Szonyi is a social historian who, in addition to reading historical texts, seeks to challenge historical accounts by speaking with village elders, collecting documents from villagers, and observing lineage and temple rituals in order to see history from a local perspective, he said.

“It takes a very different skill set than the one we usually associate with history,” Szonyi said about his method. “Together with Chinese colleagues, we are hoping to write a very different version of Chinese history than the one told by official government sources and the writings of the literati elite.”

Szonyi will now be able to recruit graduate students from Asia and the United States and train them in his method of study. He said he also hopes to establish a summer program that will encourage students to travel to China to examine history in a similar way.

“Szonyi helps to prepare undergraduates learn about Chinese culture first hand,” said East Asian Languages and Civilizations Professor Peter K. Bol, who teaches a course with Szonyi at the College.
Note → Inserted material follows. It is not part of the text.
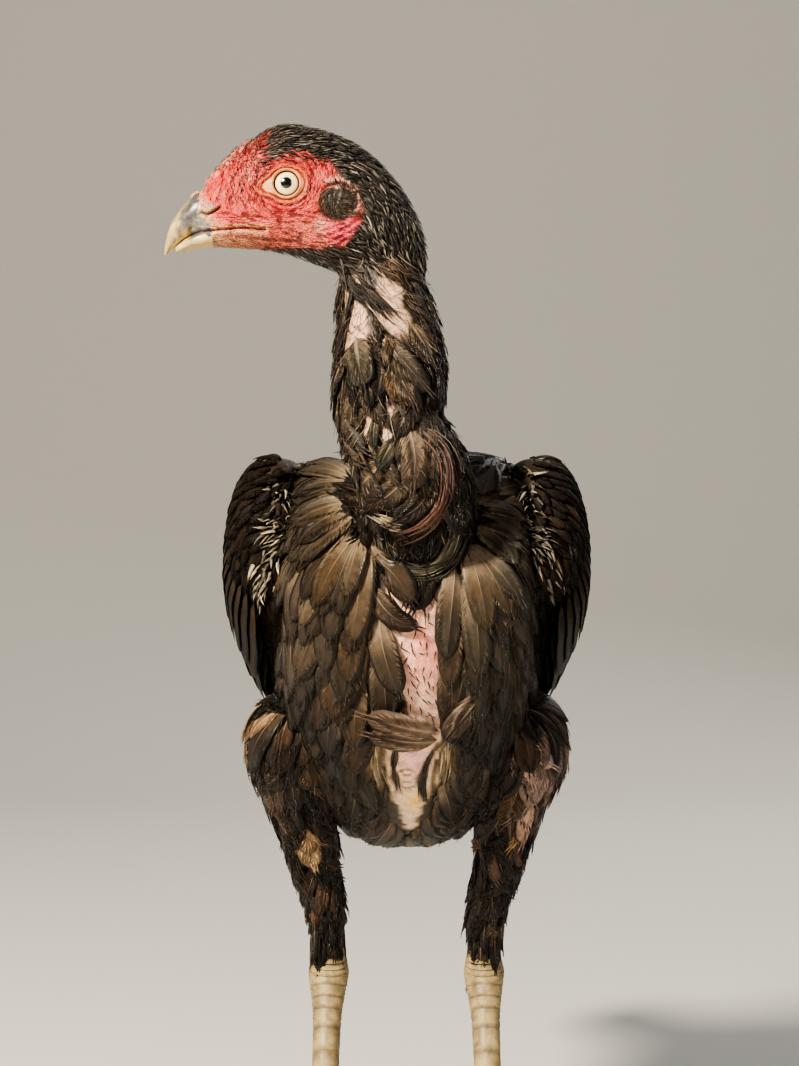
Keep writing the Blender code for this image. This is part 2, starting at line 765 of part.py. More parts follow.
def shank(name, side):
    """The bare leg from hock to foot, with broad scutes stepped down its front."""
    hock, foot = mirrored(HOCK, side), mirrored(FOOT_TOP, side)
    into_thigh = mirrored(THIGH[-1][:3], side) - hock
    centres, radii = [], []
    for share, size in ((1.25, 0.80), (0.70, 0.90), (0.30, 0.98), (0.0, 1.0)):
        centres.append(hock + into_thigh * share)
        radii.append((HOCK_RADIUS * size, HOCK_RADIUS * size))
    first, last = 0.10, 0.94
    for k in range(SHANK_SCUTES):
        for part, step in ((0.0, 0.0), (0.92, SCUTE_STEP)):
            t = first + (last - first) * (k + part) / SHANK_SCUTES
            centres.append(hock + (foot - hock) * t)
            radius = SHANK_RADIUS + 0.0016 * max(0.0, 0.2 - t) / 0.2 + step
            radii.append((radius, radius * 1.12))
    for share in (1.0, 1.08):
        centres.append(hock + (foot - hock) * share)
        radii.append((SHANK_RADIUS * 1.05, SHANK_RADIUS * 1.2))
    return lofted(name, tube_rings(centres, radii, LEG_SIDES), "scale")


def toe_path(side, turn, length):
    """The toe's centre line on the floor, from the ball of the foot."""
    angle = math.radians(turn)
    ahead = np.array((side * math.sin(angle), -math.cos(angle), 0.0))
    root = mirrored((FOOT_TOP.x, FOOT_TOP.y - 0.003, 0.0), side)
    return root, ahead, length


def toe(name, side, turn, length, radius):
    root, ahead, length = toe_path(side, turn, length)
    centres, radii = [], []
    joints = 7
    for k in range(joints):
        t = k / (joints - 1)
        size = radius * (1 - 0.42 * t)
        pad = 0.10 * math.cos(t * 6 * math.pi)
        centre = root + ahead * (length * t - radius * 0.3)
        centre[2] = size * 0.86 + 0.006 * max(0.0, 0.25 - t) / 0.25
        centres.append(centre)
        radii.append((size * (1 + pad), size))
    rings = tube_rings(centres, radii, TOE_SIDES, reference=(0.0, 0.0, 1.0))
    flat = [[(p[0], p[1], max(p[2], 0.0)) for p in ring] for ring in rings]
    return lofted(name, flat, "scale")


def foot(name, side):
    """The four toes joined in the ball of the foot, flat underneath."""
    pieces = [toe(f"{name} {n}", side, a, l, r) for n, a, l, r in TOES]
    centres = [mirrored((FOOT_TOP.x, FOOT_TOP.y, z), side) for z, _ in FOOT_BALL]
    radii = [(size, size * 1.15) for _, size in FOOT_BALL]
    middle = lofted(name, tube_rings(centres, radii, LEG_SIDES), "scale")
    return fused(middle, pieces)


def claw(name, side, turn, length):
    root, ahead, length = toe_path(side, turn, length)
    centres, radii = [], []
    for k in range(5):
        t = k / 4
        centre = root + ahead * (length - 0.0008 + CLAW_LENGTH * t)
        centre[2] = 0.0030 + 0.0012 * math.sin(math.pi * t) - 0.0018 * t
        centres.append(centre)
        size = CLAW_RADIUS * (1 - 0.88 * t**1.3)
        radii.append((size, size * 0.8))
    rings = tube_rings(centres, radii, 7, reference=(0.0, 0.0, 1.0))
    flat = [[(p[0], p[1], max(p[2], GAP)) for p in ring] for ring in rings]
    return lofted(name, flat, "horn")


def ball(name, centre, radius, look, squash=(1.0, 1.0, 1.0), steps=(12, 6)):
    """A sphere or ellipsoid as a loft of rings along z, with small caps."""
    around, high = steps
    rings = []
    for r in range(high):
        polar = math.pi * (r + 0.5) / high
        ring = []
        for k in range(around):
            a = 2 * math.pi * k / around
            unit = (
                math.sin(polar) * math.cos(a),
                math.sin(polar) * math.sin(a),
                math.cos(polar),
            )
            ring.append([c + radius * s * u for c, s, u in zip(centre, squash, unit)])
        rings.append(ring)
    return lofted(name, rings, look)


def eye_centre(side):
    return (EYE_X, HEAD_Y - side * eye_depth(), EYE_Z)


def eye_depth():
    """How far the eyeball's centre lies from the head's middle plane."""
    return head_row(EYE_X)[2] + EYE_PROUD - EYE_BALL


def main():
    for obj in list(bpy.data.objects):
        bpy.data.objects.remove(obj)

    trunk()

    whole_neck = neck()
    cut(whole_neck, trunk("trunk cutter", GAP), head_core("head cutter", GAP))
    lower = whole_neck.copy()
    lower.data = whole_neck.data.copy()
    bpy.context.scene.collection.objects.link(lower)
    whole_neck.name, lower.name = "neck_upper", "neck_lower"
    part_neck(whole_neck, above=True)
    part_neck(lower, above=False)

    head()
    for side, word in ((1, "left"), (-1, "right")):
        wing(f"wing_{word}", side)
        limb = thigh(f"thigh_{word}", side)
        cut(limb, trunk("trunk cutter", GAP))
        cut(limb, wing_form("wing cutter", side, WING_TIP, 12, ((0.0, 0.0),), VANE_CLEARANCE))
        lower_leg = shank(f"shank_{word}", side)
        cut(lower_leg, thigh("thigh cutter", side, GAP))
        pad = foot(f"foot_{word}", side)
        for toe_name, turn, length, radius in TOES:
            nail = claw(f"claw_{word}_{toe_name}", side, turn, length)
            cut(nail, grown_copy(pad))
        cut(pad, grown_copy(lower_leg))
    tail()


def grown_copy(obj):
    """A copy of obj pushed out by the gap along its normals, to cut its neighbour with."""
    twin = obj.copy()
    twin.data = obj.data.copy()
    bpy.context.scene.collection.objects.link(twin)
    work = bmesh.new()
    work.from_mesh(twin.data)
    work.normal_update()
    for vertex in work.verts:
        vertex.co += vertex.normal * GAP * 1.3
    work.to_mesh(twin.data)
    work.free()
    return twin


def part_neck(obj, above):
    """Keeps the neck above or below its dividing plane, less half the gap."""
    reach = 0.2
    middle = NECK_CUT_Z + (-1 if above else 1) * (reach / 2 - GAP / 2)
    cutter = slab("neck divider", middle, thickness=reach)
    cut(obj, cutter)


main()
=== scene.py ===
"""The looks of the aseel hen: skin, feathers, eyes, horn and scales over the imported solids.

Metres, +Z up. Shapes are laid out from the point of the floor under the hen's shoulders, as
the solids are, and SHIFT moves them into the frame. The hen faces -Y and looks towards -X.
First comes one skin round all the flesh, then the coat in joined meshes, each feather's centre
line laid over the skin, then eyes, bill, legs and claws, and last the camera and the studio.
"""

import math

import bmesh
import bpy
import numpy as np
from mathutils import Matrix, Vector
from mathutils.bvhtree import BVHTree
from mathutils.kdtree import KDTree


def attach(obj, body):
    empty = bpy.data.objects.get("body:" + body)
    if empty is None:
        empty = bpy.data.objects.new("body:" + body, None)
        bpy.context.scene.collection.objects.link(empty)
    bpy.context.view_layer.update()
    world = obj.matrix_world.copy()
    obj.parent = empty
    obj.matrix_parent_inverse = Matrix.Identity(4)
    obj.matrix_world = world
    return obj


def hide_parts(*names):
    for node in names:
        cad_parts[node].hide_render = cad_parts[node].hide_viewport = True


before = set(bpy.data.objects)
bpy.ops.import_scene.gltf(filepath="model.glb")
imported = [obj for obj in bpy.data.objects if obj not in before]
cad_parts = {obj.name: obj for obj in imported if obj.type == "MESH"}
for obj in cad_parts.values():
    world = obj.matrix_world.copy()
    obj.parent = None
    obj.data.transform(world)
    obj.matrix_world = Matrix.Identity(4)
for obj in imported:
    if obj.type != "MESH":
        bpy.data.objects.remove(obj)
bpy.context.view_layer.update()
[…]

Szonyi is currently studying the social history of the Ming Dynasty military. He has traced local cults from the Ming Dynasty and has found that some of these cults continue to exist. Their traditions can help historians better understand the role of religion in establishing local social orders, Szonyi said.

But Szonyi said his interests do not lie exclusively with the fourteenth century Ming Dynasty. He is also currently investigating Chinese social history during the Cold War.

“It is unusual to move across time periods as easily as Michael does,” said Chinese Studies Professor William C. Kirby.

“Quite by accident,” Szonyi became interested in the Quemoy archipelago, which was a point of conflict between the People’s Republic of China and Taiwan during the Cold War. This confrontation almost led the United States to use nuclear force against China on two separate occasions.

Szonyi is currently working on a book that compares villagers’ perspectives in Quemoy with villagers in mainland China who live in the area across from the islands. His most recent trip to China yielded interviews with villagers in the mainland who told stories similar to those of the villagers in Quemoy, showing that despite their different ideologies, the villagers were impacted in a similar way, he said.

“I’ve just been attending a conference where several speakers mentioned the leading role of Harvard in the study of Chinese history,” Szonyi said. “It’s humbling to think that in my new position I’m expected to contribute to that tradition.”